Sand erosion as an internal boundary value problem

The hydraulic erosion of a fine particle fraction (-fines-) from a granular layer is investigated analytically and computationally. The erosion is assumed to occur instantaneously leading to an internal boundary value problem. A low-porosity domain is separated from a high-porosity domain by a propagating, spatial discontinuity surface. The level set method is applied to computationally simulate the propagation of the discontinuity surface or interface over time. Examples for such interfaces are ubiquitous in geomechanics and include reaction fronts, free surfaces in Eulerian formulations, and infiltration and injection fronts. First, a linear instability analysis is conducted and the resulting dispersion relationship is discussed. The analysis indicates that the interface problem is ill-posed.

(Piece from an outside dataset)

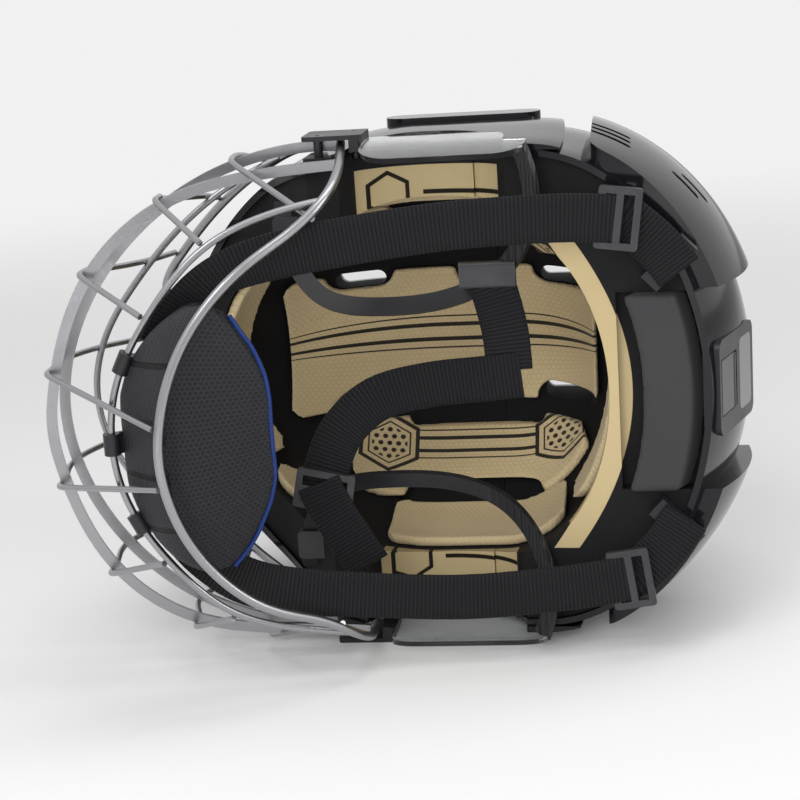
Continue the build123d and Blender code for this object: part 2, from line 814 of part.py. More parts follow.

A stabilization term proportional to the curvature of the interface is introduced into the Stefan condition restoring well posedness. Subsequently, a finite element-based level set technique is applied to computationally investigate the propagation and stability of the discontinuity surface. The mesh independence of the solution upon introduction of the regularizing curvature term is also demonstrated. Techniques are presented for the treatment of the hyperbolic differential system at the core of the interface dynamics. These techniques are based upon an algorithm developed in the finite difference context, but are modified to take advantage of the robustness and flexibility of the finite element method.